## Prompt
Wherever a line below holds the word "from", copy that line.

## Collected material
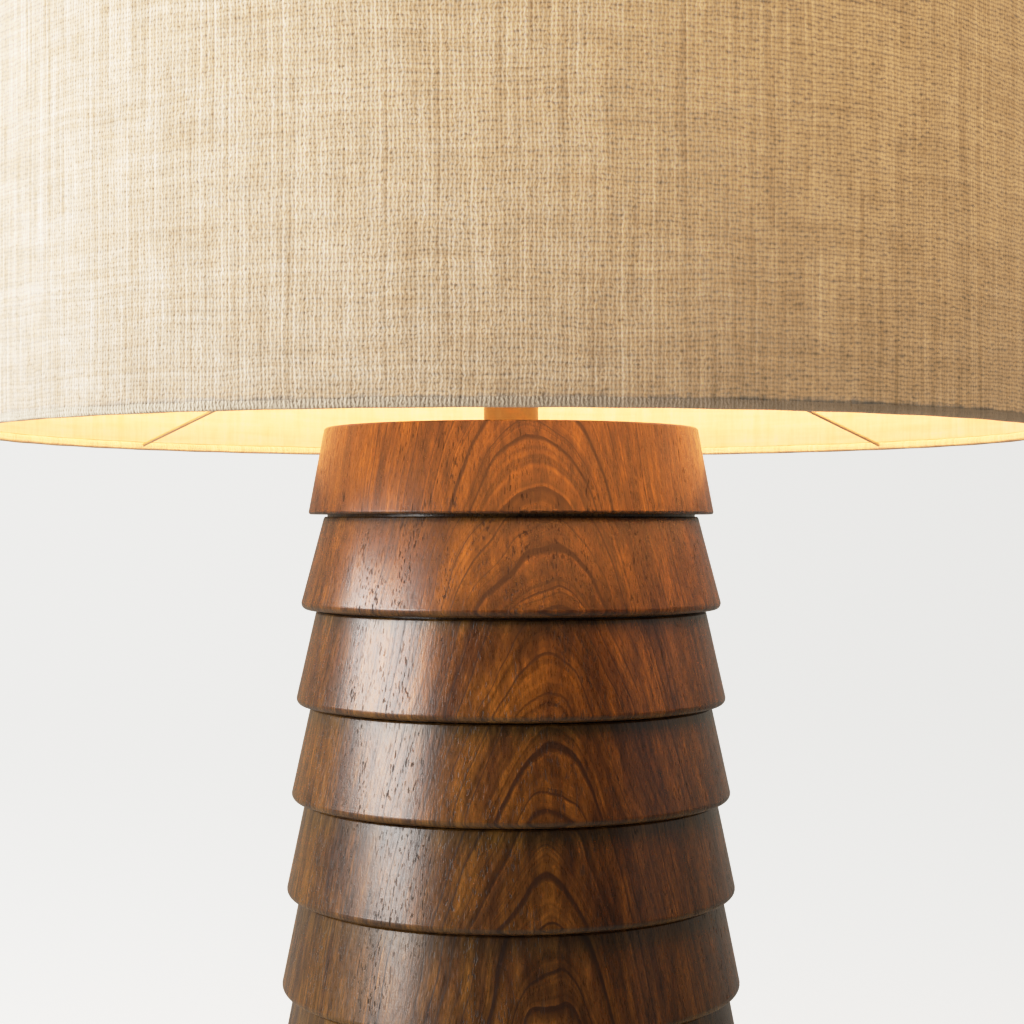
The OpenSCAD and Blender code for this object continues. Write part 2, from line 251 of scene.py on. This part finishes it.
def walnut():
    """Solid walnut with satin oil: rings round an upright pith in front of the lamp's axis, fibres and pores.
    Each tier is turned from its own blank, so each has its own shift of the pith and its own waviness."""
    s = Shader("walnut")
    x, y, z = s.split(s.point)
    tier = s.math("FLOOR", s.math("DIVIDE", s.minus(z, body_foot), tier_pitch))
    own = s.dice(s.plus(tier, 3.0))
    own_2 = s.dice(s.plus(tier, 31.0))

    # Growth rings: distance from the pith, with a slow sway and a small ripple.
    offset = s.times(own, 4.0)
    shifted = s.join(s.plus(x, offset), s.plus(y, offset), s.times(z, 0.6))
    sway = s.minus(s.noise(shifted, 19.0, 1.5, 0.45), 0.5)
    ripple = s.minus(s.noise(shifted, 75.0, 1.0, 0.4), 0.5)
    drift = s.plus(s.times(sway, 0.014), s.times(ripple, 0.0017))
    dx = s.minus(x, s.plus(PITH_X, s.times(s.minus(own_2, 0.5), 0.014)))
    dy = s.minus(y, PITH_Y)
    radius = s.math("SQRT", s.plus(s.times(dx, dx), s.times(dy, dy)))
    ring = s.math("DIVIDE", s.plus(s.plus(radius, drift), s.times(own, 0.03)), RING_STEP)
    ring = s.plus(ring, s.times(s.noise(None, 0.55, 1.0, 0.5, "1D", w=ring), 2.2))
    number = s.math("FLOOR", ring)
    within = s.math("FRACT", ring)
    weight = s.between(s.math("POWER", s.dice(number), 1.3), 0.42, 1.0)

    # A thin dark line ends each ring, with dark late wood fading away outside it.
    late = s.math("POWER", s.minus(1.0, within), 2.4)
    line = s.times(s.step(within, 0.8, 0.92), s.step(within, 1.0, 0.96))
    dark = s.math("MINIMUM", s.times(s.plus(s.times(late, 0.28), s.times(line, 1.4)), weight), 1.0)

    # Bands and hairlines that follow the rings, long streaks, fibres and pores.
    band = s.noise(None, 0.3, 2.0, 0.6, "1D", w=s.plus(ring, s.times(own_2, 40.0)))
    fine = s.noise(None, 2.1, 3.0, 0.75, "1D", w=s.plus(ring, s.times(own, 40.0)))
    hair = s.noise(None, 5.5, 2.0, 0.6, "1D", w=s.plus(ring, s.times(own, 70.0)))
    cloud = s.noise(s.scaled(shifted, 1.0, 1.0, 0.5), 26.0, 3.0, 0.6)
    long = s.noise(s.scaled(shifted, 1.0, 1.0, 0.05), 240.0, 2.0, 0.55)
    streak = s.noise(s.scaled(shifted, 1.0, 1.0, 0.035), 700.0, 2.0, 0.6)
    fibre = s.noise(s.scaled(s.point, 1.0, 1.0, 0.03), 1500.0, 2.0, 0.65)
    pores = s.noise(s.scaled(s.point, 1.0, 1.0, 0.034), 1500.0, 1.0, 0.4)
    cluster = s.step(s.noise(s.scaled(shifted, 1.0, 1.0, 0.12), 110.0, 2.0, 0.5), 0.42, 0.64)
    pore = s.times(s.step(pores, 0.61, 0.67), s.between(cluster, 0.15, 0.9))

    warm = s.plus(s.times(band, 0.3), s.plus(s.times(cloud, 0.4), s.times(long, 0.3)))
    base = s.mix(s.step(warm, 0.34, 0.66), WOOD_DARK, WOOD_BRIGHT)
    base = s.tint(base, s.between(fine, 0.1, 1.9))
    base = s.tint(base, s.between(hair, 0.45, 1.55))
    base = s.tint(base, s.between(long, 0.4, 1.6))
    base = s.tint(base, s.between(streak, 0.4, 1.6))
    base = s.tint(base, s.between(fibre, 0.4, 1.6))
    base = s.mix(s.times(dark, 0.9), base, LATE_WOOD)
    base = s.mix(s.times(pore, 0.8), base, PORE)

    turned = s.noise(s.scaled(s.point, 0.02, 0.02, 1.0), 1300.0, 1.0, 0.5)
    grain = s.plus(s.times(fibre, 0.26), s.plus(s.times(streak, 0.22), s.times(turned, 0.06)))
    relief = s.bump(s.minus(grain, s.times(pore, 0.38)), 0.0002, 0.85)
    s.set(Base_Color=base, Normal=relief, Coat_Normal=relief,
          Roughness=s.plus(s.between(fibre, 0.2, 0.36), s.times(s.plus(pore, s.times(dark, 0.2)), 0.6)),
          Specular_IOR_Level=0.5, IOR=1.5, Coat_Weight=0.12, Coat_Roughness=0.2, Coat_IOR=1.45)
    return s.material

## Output
The OpenSCAD and Blender code for this object continues. Write part 2, from line 251 of scene.py on. This part finishes it.
    Each tier is turned from its own blank, so each has its own shift of the pith and its own waviness."""
    # Growth rings: distance from the pith, with a slow sway and a small ripple.